Aquello había sido algo totalmente inesperado y la había cogido desprevenida. Joanna apenas había viajado fuera de Nuevo México, incluso en Estados Unidos. La oferta de viajar en primera clase ida y vuelta, más cinco mil dólares de honorarios, era demasiado generosa como para renunciar a ella. Pagaría el préstamo del Volvo y aunque la estancia no iba a suponer mucho tiempo, sería una experiencia que de otro modo no tendría jamás. Además le alegraba poder viajar. Joanna se enorgullecía de cuidar especialmente de todos sus pacientes y el señor Lybarger no era ninguna excepción.
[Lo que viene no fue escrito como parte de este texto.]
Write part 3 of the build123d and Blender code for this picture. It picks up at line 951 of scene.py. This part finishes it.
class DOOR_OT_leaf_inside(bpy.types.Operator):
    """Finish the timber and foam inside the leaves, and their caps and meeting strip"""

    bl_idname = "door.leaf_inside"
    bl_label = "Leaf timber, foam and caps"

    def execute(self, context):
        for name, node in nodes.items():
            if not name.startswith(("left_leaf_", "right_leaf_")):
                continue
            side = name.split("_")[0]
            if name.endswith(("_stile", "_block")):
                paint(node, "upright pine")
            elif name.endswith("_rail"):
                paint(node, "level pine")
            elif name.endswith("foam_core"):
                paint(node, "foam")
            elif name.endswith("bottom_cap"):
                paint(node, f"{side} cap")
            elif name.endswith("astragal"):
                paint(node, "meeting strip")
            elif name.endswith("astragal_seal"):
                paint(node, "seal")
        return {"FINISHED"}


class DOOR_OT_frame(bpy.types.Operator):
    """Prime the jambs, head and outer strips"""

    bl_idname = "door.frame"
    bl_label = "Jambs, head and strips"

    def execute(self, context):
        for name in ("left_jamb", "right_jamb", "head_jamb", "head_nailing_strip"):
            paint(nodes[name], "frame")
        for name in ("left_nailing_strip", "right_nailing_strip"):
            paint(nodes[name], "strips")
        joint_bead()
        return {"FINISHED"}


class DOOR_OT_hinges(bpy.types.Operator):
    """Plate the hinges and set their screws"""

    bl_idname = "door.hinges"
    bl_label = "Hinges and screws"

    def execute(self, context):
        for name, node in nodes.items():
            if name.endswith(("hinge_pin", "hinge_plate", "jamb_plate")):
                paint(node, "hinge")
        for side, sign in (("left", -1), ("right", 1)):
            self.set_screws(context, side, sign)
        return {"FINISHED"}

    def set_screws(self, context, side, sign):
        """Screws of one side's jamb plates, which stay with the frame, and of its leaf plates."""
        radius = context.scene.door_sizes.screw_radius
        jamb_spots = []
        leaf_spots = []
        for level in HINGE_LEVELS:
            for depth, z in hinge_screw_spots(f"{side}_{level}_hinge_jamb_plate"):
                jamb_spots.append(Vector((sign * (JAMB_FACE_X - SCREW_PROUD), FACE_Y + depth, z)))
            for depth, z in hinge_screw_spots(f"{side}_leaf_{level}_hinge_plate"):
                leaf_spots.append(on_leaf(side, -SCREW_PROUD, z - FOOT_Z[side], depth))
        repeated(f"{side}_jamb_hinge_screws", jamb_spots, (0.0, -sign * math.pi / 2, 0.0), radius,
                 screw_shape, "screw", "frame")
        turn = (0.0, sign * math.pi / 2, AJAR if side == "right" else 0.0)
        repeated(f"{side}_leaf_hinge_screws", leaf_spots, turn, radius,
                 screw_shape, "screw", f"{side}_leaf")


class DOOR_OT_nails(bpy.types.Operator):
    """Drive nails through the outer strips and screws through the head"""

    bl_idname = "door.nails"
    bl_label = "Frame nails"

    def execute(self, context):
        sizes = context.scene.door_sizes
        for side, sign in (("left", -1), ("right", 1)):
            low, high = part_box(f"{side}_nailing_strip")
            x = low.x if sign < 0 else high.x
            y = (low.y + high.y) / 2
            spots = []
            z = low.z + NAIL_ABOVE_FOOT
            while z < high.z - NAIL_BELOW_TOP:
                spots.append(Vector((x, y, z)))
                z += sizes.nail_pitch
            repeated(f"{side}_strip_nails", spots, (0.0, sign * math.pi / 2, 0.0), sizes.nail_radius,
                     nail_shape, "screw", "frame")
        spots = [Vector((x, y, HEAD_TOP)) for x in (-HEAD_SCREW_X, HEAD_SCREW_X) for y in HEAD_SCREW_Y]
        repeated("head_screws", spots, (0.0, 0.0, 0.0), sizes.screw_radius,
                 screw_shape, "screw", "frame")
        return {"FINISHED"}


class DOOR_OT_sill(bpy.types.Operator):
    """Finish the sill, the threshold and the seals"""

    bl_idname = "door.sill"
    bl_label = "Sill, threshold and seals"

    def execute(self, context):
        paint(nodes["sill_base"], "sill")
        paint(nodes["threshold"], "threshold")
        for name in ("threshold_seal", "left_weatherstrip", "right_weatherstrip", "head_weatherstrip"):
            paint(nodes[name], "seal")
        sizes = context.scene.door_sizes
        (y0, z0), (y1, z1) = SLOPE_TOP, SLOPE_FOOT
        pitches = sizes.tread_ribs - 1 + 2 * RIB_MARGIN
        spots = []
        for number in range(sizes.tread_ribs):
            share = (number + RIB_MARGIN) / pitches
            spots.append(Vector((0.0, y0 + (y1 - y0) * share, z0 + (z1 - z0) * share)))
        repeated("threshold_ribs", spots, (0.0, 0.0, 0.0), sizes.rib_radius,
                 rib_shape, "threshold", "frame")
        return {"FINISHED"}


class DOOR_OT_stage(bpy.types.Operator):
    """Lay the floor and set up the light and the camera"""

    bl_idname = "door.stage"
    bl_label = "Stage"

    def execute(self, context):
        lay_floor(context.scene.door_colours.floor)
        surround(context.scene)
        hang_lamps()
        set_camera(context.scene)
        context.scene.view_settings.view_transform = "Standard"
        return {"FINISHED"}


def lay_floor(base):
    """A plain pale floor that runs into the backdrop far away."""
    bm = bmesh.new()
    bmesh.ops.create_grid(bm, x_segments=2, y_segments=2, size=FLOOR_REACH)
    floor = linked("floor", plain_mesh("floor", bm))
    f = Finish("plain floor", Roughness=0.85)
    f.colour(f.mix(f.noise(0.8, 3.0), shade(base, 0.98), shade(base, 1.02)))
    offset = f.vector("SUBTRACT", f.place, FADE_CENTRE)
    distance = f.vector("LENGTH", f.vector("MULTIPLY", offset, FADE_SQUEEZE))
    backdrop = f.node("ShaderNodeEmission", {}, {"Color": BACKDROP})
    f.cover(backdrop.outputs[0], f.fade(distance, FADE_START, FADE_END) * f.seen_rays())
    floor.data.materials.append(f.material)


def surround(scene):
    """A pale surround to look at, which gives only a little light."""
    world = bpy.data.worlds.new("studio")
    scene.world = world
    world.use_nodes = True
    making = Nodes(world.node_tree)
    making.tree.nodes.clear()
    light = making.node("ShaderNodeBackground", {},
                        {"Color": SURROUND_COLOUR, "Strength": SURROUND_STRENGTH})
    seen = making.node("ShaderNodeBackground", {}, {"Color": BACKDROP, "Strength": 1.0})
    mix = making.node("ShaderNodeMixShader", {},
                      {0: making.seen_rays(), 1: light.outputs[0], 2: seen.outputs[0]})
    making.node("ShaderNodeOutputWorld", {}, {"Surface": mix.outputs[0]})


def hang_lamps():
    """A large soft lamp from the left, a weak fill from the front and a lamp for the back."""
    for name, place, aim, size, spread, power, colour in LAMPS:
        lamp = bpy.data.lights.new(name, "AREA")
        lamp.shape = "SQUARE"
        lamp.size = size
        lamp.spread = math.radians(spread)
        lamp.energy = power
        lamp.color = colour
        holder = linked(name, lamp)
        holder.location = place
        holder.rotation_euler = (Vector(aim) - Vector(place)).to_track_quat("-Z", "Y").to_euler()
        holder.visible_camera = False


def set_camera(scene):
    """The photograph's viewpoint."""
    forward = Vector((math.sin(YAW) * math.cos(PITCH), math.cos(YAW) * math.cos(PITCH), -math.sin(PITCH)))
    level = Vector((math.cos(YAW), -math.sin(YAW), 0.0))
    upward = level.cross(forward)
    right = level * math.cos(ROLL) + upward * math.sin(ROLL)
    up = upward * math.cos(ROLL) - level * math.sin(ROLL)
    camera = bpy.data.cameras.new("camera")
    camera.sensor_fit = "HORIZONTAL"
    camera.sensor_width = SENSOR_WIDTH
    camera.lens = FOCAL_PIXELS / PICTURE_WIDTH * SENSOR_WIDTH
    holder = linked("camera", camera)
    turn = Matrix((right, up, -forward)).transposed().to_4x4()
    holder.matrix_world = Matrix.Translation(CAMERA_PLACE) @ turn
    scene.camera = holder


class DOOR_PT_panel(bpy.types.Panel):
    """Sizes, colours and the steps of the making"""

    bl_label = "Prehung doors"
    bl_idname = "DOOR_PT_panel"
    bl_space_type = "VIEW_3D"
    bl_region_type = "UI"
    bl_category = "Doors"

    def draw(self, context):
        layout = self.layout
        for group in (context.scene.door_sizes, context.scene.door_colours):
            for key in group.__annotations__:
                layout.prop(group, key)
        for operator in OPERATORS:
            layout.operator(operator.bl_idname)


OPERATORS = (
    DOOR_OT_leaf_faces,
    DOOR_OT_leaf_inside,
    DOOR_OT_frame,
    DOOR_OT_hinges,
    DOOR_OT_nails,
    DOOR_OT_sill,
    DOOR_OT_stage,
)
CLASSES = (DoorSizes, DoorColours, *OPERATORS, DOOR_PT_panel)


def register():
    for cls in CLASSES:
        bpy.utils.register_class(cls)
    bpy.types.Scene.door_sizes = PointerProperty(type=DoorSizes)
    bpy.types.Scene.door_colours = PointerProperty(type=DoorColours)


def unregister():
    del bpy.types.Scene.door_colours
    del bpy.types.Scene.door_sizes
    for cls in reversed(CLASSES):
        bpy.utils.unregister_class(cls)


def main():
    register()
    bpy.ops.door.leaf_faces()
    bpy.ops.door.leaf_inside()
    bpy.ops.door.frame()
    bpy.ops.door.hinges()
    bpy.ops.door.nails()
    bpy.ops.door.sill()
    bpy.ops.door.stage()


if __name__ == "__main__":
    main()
Al comenzar la rehabilitación, apenas podía sostenerse en pie y lo único que pedía era escuchar cintas en el walkman o mirar la televisión. Ahora, aunque seguía escuchando los casetes y miraba la tele vorazmente, era capaz de caminar fácilmente casi un kilómetro con bastón, solo y sin ayuda.
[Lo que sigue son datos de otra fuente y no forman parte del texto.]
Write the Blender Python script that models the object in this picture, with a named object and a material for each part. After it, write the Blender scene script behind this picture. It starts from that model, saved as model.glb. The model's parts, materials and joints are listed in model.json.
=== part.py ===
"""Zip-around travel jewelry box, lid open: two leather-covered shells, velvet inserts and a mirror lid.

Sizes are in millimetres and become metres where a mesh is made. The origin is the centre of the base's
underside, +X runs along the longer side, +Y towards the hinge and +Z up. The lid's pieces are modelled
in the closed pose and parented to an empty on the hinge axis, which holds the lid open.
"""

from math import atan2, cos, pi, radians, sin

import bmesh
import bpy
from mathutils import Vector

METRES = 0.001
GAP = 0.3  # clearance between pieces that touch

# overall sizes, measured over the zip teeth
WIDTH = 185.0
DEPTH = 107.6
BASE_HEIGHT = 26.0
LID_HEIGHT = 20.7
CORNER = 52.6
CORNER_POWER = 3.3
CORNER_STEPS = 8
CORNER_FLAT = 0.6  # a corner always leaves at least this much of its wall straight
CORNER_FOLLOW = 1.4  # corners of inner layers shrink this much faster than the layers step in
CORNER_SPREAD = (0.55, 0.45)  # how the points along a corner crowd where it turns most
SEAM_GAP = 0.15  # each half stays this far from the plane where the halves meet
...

Saliendo de su ensueño, Joanna vio que la cabina estaba a oscuras y que la mayoría de los pasajeros dormían aunque aún no había terminado la película. Por primera vez en mucho rato Elton Lybarger estaba callado y Joanna pensó que dormía. Y luego vio que no. Tenía los audífonos puestos y seguía absorto en la película. Las películas, la televisión, los casetes desde el trash hasta los clásicos, los deportes o la política, la ópera y el rock and roll, Lybarger demostraba un apetito insaciable de aprender o de sentirse entretenido o ambas cosas a la vez. Lo que tanto lo intrigaba quedaba más allá de la comprensión de Joanna que lo atribuía a una especie de escapismo. Escapismo de qué o hacia qué, era algo de lo que no tenía idea.